At this point, to portray Trump in any fashion is to perpetuate his image and legacy. From a practical, artistic standpoint, it’s impossible to do a portrayal or impersonation of Trump and have it taken seriously at this point. Even if Daniel Day Lewis did his method acting most, we’d all still laugh at it because that’s what we’ve been trained to do since 2015–laugh at the “orange man” so you don’t take him seriously and notice what he’s actually doing. From a political standpoint, to keep impersonating Trump is dangerous. It contributes to mythmaking, positive or negative, and no good can come of that.

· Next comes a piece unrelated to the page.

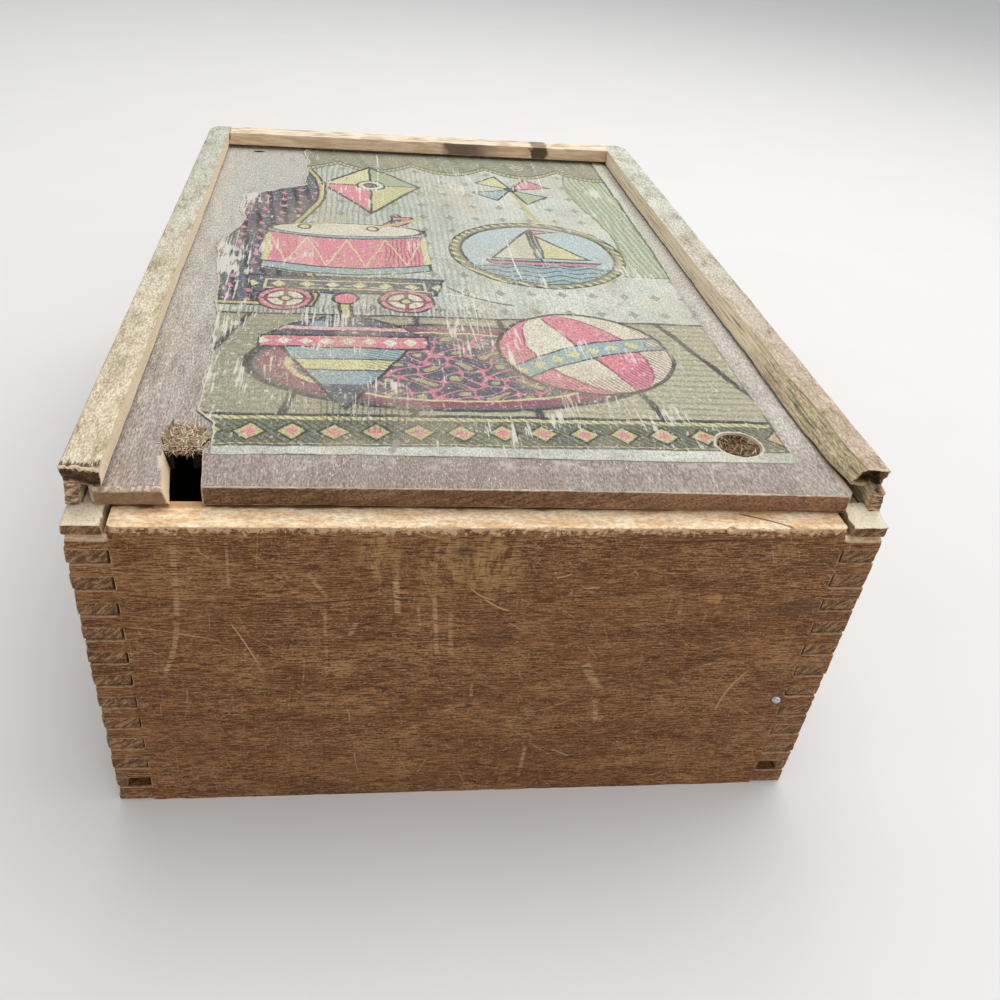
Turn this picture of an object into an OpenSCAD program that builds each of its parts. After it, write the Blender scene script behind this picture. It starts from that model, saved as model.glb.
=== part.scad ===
// Old wooden toy box with a sliding lid.
// Four boards are joined by interlocking fingers, and grooves hold the bottom and the lid.
// Millimetres. +X is to the right, +Y to the back and +Z up. The origin is the middle of the base.

/* [Box] */
// Width over the two side boards
box_w = 200; // [150:1:260]
// Depth over the front and back boards
box_d = 296; // [220:1:380]
// Height of the side boards and of the back board
side_h = 112.4; // [80:0.2:160]
// Thickness of the side boards
side_t = 9.6; // [8.4:0.2:14]
// Thickness of the front and back boards
end_t = 10.4; // [8.4:0.2:14]

/* [Finger joints] */
// Height of one finger
finger_h = 4.13; // [3:0.01:8]
// Height of the part finger at the base of the corners
base_finger_h = 1.73; // [1:0.01:3]
// Gap between neighbouring fingers
finger_gap = 0.1; // [0.04:0.02:0.3]
// How far the finger ends stop short of the outer faces
finger_short = 0.3; // [0.1:0.1:0.8]

/* [Grooves] */
// Depth of the grooves for the lid and for the bottom
groove_depth = 6.4; // [4:0.1:7]
// Thickness of the lip above the lid's groove
lip_t = 5.4; // [4:0.1:9]
// Height of the bottom's groove above the base
bottom_groove_z = 6; // [4:0.1:14]
// Length of lip and web broken away at each upper front corner
corner_break = 8.6; // [4:0.1:10]

/* [Bottom] */
// Thickness of the bottom board
bottom_t = 3.4; // [2.4:0.1:6]
// Clearance round the edges of the bottom board in its grooves
bottom_fit = 0.2; // [0.1:0.1:0.6]

/* [Lid] */
// Thickness of the lid
lid_t = 5.6; // [4:0.1:8]
// Gap under the lid where it lies on the groove's floor
lid_lift = 0.3; // [0.2:0.1:1]
// Free height above the lid in its groove
lid_headroom = 1.6; // [0.6:0.1:3]
// Free width of the shrunken lid between its two grooves
lid_play = 4.6; // [3.2:0.1:6]
// How far the lid lies to the left of the middle
lid_shift = 1.3; // [0:0.1:1.4]
// How far the lid's front edge lies behind the front face
lid_setback = 8; // [6.5:0.1:14]
// How much nearer the front the lid's right end is
lid_skew = 1.8; // [0:0.1:3]
// Gap between the lid's back edge and the end of its groove
lid_stop_gap = 0.4; // [0.2:0.1:1.5]
// Worn corners at the lid's front edge
lid_corner = 2.2; // [1:0.1:5]

/* [Peg holes] */
// Diameter of the two peg holes in the lid
peg_hole_d = 11.6; // [8:0.1:16]
// Distance from the lid's left edge to the middle of the left hole
left_peg_inset = 20.2; // [14:0.1:40]
// Distance from the lid's right edge to the middle of the right hole
right_peg_inset = 23.8; // [14:0.1:40]
// Distance from the front face of the box to the middle of the holes
peg_inset = 29.2; // [24:0.1:50]
// Clearance round the broken pegs that are left in the holes
peg_fit = 0.05; // [0.02:0.01:0.1]
// Depth of the right peg's broken end below the lid's top
right_break = 1.8; // [0.5:0.1:3]
// Depth of the left peg's broken end below the lid's top
left_break = 1; // [0.5:0.1:3]
// Width of the broken slot at the lid's front edge
slot_front_w = 8.5; // [6:0.1:11]
// Width of the broken slot where it meets the left peg hole
slot_back_w = 9.6; // [6:0.1:11]
// How much further right the slot's mouth lies than the left peg hole
slot_lean = 2.3; // [0:0.1:4]
// How far the slot reaches into the left peg hole
slot_bite = 0.4; // [0.2:0.1:3]

/* [Paper print] */
// Thickness of the paper pasted on the lid
paper_t = 0.25; // [0.1:0.05:0.5]
// Bare margin along the lid's right edge
paper_right = 6.5; // [4:0.1:20]
// Bare margin along the lid's front edge
paper_front = 13.4; // [8:0.1:18]
// Bare margin along the lid's left edge
paper_left = 14; // [8:0.1:24]
// Bare margin along the lid's back edge
paper_back = 9; // [7:0.1:24]
// How far the paper's right edge leans in towards the front
paper_lean = 4; // [0:0.5:8]
// Width of the torn back left corner of the paper
tear_w = 27; // [10:1:60]
// Length of the torn back left corner of the paper
tear_l = 54; // [20:1:80]
// Length over which the torn edge runs back out to the left edge
tear_run = 20; // [5:1:30]
// How far the paper's left edge is worn in towards the front
wear_w = 7; // [2:0.5:12]
// Length of that worn left edge
wear_l = 70; // [40:1:100]
// Length over which the worn edge runs in
wear_run = 50; // [10:1:60]
// Bare wood between the left peg hole and the paper beside it
paper_clear = 2; // [1:0.1:4]

/* [Brad] */
// Diameter of the brad's shank
brad_d = 1.4; // [1:0.1:2.2]
// Diameter of the brad's head
brad_head_d = 2.9; // [2.3:0.1:4]
// Thickness of the brad's head
brad_head_t = 0.6; // [0.4:0.1:1]
// Length of the brad under its head
brad_l = 17; // [13:0.5:18]
// Slant of the brad towards the side board, in degrees
brad_slant = 17; // [12:1:20]
// How far the brad's head lies inside the side board's inner face
brad_inset = 2.1; // [1.6:0.1:2.6]
// Which front finger the brad is driven through, counted from the base
brad_finger = 4; // [2:1:8]
// Depth of the brad's head below the front face
brad_sink = 0.5; // [0.5:0.1:0.9]
// Clearance round the brad in the wood
brad_fit = 0.03; // [0.02:0.01:0.06]

/* [Hidden] */
$fn = 48;

// A cut runs this far past the face that it opens
past = 1;

half_w = box_w / 2;
half_d = box_d / 2;

// The wood left outside a groove
side_web = side_t - groove_depth;
end_web = end_t - groove_depth;

bottom_groove_h = bottom_t + 2 * bottom_fit;
lid_groove_h = lid_lift + lid_t + lid_headroom;
// The groove's floor is level with the top of the front board, which the lid slides over
groove_floor = side_h - lip_t - lid_groove_h;

lid_bottom = groove_floor + lid_lift;
lid_top = lid_bottom + lid_t;
lid_w = box_w - 2 * side_web - lid_play;
lid_x0 = -lid_w / 2 - lid_shift;
lid_x1 = lid_w / 2 - lid_shift;
lid_y0 = -half_d + lid_setback;
lid_y1 = half_d - end_web - lid_stop_gap;

peg_y = -half_d + peg_inset;
left_peg_x = lid_x0 + left_peg_inset;
right_peg_x = lid_x1 - right_peg_inset;
slot_end_y = peg_y - peg_hole_d / 2 + slot_bite;

brad_x = half_w - side_t - brad_inset;
brad_z = base_finger_h + (2 * brad_finger + 0.5) * finger_h;

side_wood = [0.74, 0.67, 0.52];
end_wood = [0.50, 0.36, 0.21];
bottom_wood = [0.62, 0.50, 0.33];
lid_wood = [0.62, 0.57, 0.50];
paper = [0.72, 0.72, 0.66];
torn_wood = [0.42, 0.27, 0.15];
steel = [0.62, 0.62, 0.64];

// Heights of the fingers' lower edges in one corner: start is 0 for the boards with a finger
// above the part finger, and 1 for the boards with the part finger itself
function finger_zs(start, height) =
    [for (z = base_finger_h + start * finger_h; z < height; z = z + 2 * finger_h) z];

// Cuts the slots between a board's fingers, seen along the wall that they are cut through.
// Each slot is as deep as the mating board is thick
module finger_slots(start, height, depth, through) {
    for (z = finger_zs(start, height))
        translate([-past, -past, z - finger_gap / 2])
            cube([through + 2 * past, depth + finger_gap + past, finger_h + finger_gap]);
    if (start == 1)
        translate([-past, -past, -past])
            cube([through + 2 * past, depth + finger_gap + past,
                base_finger_h + finger_gap / 2 + past]);
}

// A side board lying along Y with its outer face at x = 0 and its front end at y = 0
module side_board() {
    difference() {
        translate([0, finger_short, 0])
            cube([side_t, box_d - 2 * finger_short, side_h]);
        finger_slots(0, groove_floor, end_t, side_t);
        translate([0, box_d, 0])
            mirror([0, 1, 0])
                finger_slots(1, side_h, end_t, side_t);
        // Lid groove
        translate([side_web, -past, groove_floor])
            cube([side_t, box_d + 2 * past, lid_groove_h]);
        // Bottom groove
        translate([side_web, -past, bottom_groove_z])
            cube([side_t, box_d + 2 * past, bottom_groove_h]);
        // Broken upper front corner
        translate([-past, -past, groove_floor])
            cube([side_t + 2 * past, corner_break + past, side_h]);
    }
}

// An end board lying along X with its outer face at y = 0 and its left end at x = 0
module end_board(start, height) {
    difference() {
        translate([finger_short, 0, 0])
            cube([box_w - 2 * finger_short, end_t, height]);
        translate([box_w, 0, 0])
            rotate([0, 0, 90])
                finger_slots(start, height, side_t, end_t);
        translate([0, end_t, 0])
            rotate([0, 0, -90])
                finger_slots(start, height, side_t, end_t);
        // Bottom groove
        translate([-past, end_web, bottom_groove_z])
            cube([box_w + 2 * past, end_t, bottom_groove_h]);
    }
}

// The brad's own outline turned round its axis, grown by fit for its hole
module brad_shape(fit, length) {
    translate([brad_x, -half_d + brad_sink, brad_z])
        rotate([-90, 0, -brad_slant]) {
            cylinder(h = length, r = brad_d / 2 + fit);
            cylinder(h = brad_head_t + fit, r = brad_head_d / 2 + fit);
        }
}

// The clearance for the brad, with the dent that its sunk head left in the face
module brad_hole() {
    brad_shape(brad_fit, brad_l + brad_fit);
    translate([brad_x, -half_d + brad_sink, brad_z])
        rotate([-90, 0, -brad_slant])
            translate([0, 0, -past - brad_sink])
                cylinder(h = past + brad_sink + brad_head_t, r = brad_head_d / 2 + brad_fit);
}

module left_side() {
    color(side_wood)
        translate([-half_w, -half_d, 0])
            side_board();
}

module right_side() {
    color(side_wood)
        difference() {
            translate([half_w, -half_d, 0])
                mirror([1, 0, 0])
                    side_board();
            brad_hole();
        }
}

module front_board() {
    color(end_wood)
        difference() {
            translate([-half_w, -half_d, 0])
                end_board(1, groove_floor);
            brad_hole();
        }
}

module back_board() {
    color(end_wood)
        difference() {
            translate([-half_w, half_d, 0])
                mirror([0, 1, 0])
                    end_board(0, side_h);
            // Lid groove, open to the front
            translate([-half_w - past, half_d - end_t - past, groove_floor])
                cube([box_w + 2 * past, groove_depth + past, lid_groove_h]);
        }
}

module bottom_board() {
    w = box_w - 2 * side_web - 2 * bottom_fit;
    d = box_d - 2 * end_web - 2 * bottom_fit;
    color(bottom_wood)
        translate([-w / 2, -d / 2, bottom_groove_z + bottom_fit])
            cube([w, d, bottom_t]);
}

// Outline of the lid, with its skewed front edge and worn front corners
module lid_outline() {
    polygon([
        [lid_x0, lid_y1],
        [lid_x0, lid_y0 + lid_corner],
        [lid_x0 + lid_corner, lid_y0],
        [lid_x1 - lid_corner, lid_y0 - lid_skew],
        [lid_x1, lid_y0 - lid_skew + lid_corner],
        [lid_x1, lid_y1]
    ]);
}

// The slot where wood has split away between the left peg hole and the front edge
module slot_outline() {
    mouth_x = left_peg_x + slot_lean;
    mouth_y = lid_y0 - lid_skew - past;
    polygon([
        [mouth_x - slot_front_w / 2, mouth_y],
        [mouth_x + slot_front_w / 2, mouth_y],
        [left_peg_x + slot_back_w / 2, slot_end_y],
        [left_peg_x - slot_back_w / 2, slot_end_y]
    ]);
}

module peg_holes_outline() {
    for (x = [left_peg_x, right_peg_x])
        translate([x, peg_y])
            circle(d = peg_hole_d);
}

module lid() {
    color(lid_wood)
        difference() {
            translate([0, 0, lid_bottom])
                linear_extrude(lid_t)
                    difference() {
                        lid_outline();
                        slot_outline();
                    }
            for (x = [left_peg_x, right_peg_x])
                translate([x, peg_y, lid_bottom - past])
                    cylinder(h = lid_t + 2 * past, d = peg_hole_d);
        }
}

// What is left of the paper: a sheet with a torn back left corner and a ragged left edge
module paper_outline() {
    x0 = lid_x0 + paper_left;
    x1 = lid_x1 - paper_right;
    y0 = lid_y0 + paper_front;
    y1 = lid_y1 - paper_back;
    polygon([
        [left_peg_x + peg_hole_d / 2 + paper_clear, y0],
        [x1 - paper_lean, y0],
        [x1, y1],
        [x0 + tear_w, y1],
        [x0 + tear_w, y1 - tear_l],
        [x0, y1 - tear_l - tear_run],
        [x0, y0 + wear_l + wear_run],
        [x0 + wear_w, y0 + wear_l],
        [x0 + wear_w, peg_y + peg_hole_d / 2 + paper_clear]
    ]);
}

module lid_print() {
    color(paper)
        translate([0, 0, lid_top])
            linear_extrude(paper_t)
                difference() {
                    paper_outline();
                    slot_outline();
                    peg_holes_outline();
                }
}

module left_peg_stub() {
    color(torn_wood)
        difference() {
            translate([left_peg_x, peg_y, lid_bottom])
                cylinder(h = lid_t - left_break, d = peg_hole_d - 2 * peg_fit);
            // The front of this stub went with the wood of the slot
            translate([left_peg_x - peg_hole_d, slot_end_y - peg_hole_d, lid_bottom - past])
                cube([2 * peg_hole_d, peg_hole_d, lid_t + 2 * past]);
        }
}

module right_peg_stub() {
    color(torn_wood)
        translate([right_peg_x, peg_y, lid_bottom])
            cylinder(h = lid_t - right_break, d = peg_hole_d - 2 * peg_fit);
}

module corner_brad() {
    color(steel)
        brad_shape(0, brad_l);
}

left_side();
right_side();
front_board();
back_board();
bottom_board();
lid();
lid_print();
left_peg_stub();
right_peg_stub();
corner_brad();
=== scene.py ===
"""The looks of an old wooden toy box with a sliding lid: worn boards, a torn print and broken pegs."""
import functools
import itertools
import math

import bmesh
import bpy
import numpy as np
from mathutils import Matrix, Vector
from mathutils.geometry import delaunay_2d_cdt


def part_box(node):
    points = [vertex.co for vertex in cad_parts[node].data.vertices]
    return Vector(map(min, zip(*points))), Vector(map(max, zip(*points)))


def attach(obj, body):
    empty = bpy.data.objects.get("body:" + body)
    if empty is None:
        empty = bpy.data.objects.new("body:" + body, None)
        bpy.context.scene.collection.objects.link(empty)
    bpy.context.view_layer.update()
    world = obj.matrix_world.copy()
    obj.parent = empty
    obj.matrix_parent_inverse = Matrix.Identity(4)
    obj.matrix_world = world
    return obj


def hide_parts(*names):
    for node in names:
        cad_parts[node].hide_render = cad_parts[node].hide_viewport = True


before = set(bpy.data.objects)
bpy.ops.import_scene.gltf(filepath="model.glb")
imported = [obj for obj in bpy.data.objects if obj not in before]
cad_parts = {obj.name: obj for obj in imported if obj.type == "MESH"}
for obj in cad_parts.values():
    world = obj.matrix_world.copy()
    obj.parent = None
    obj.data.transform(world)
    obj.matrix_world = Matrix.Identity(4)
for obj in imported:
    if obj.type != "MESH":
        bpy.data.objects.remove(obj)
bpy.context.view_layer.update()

# All lengths below are millimetres in the box's own frame, and METRE turns them into Blender's
METRE = 0.001


def extent(node):
    """The lowest and highest corner of a node's solid."""
    low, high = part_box(node)
    return np.array(low) / METRE, np.array(high) / METRE


LEFT_LOW, LEFT_HIGH = extent("left_side")
RIGHT_HIGH = extent("right_side")[1]
FRONT_LOW, FRONT_HIGH = extent("front_board")
LID_LOW, LID_HIGH = extent("lid")
LEFT_STUB_LOW, LEFT_STUB_HIGH = extent("left_peg_stub")
RIGHT_STUB_LOW, RIGHT_STUB_HIGH = extent("right_peg_stub")
BRAD_LOW, BRAD_HIGH = extent("corner_brad")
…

So to answer the central question posed in this post’s title, what should a dramatization of the Trump Era look like? We’re getting our first taste very soon. Showtime announced this week their new miniseries, The Comey Rule, and yes, it looks as gross and trite as it sounds.
With Jeff Daniels as the eponymous James Comey and Brendan Gleeson doing his damndest to “seriously” portray Trump, The Comey Rule seems to be prestige television’s answer to my question. However, I would argue that building off of what I’ve stated above, Trump should be entirely absent from any dramatizations of the Trump era.
The Comey Rule is a bad idea for lots of reasons (least of which it seems to ignore the Hillary Clinton mess entirely and start with Trump in the White House?). But the story could easily be told without Trump in it at all. (No shade to Gleeson, who is a fine actor.) But if this is a taste of the kind of stories Hollywood thinks we should tell about the Trump era, I’ll pass.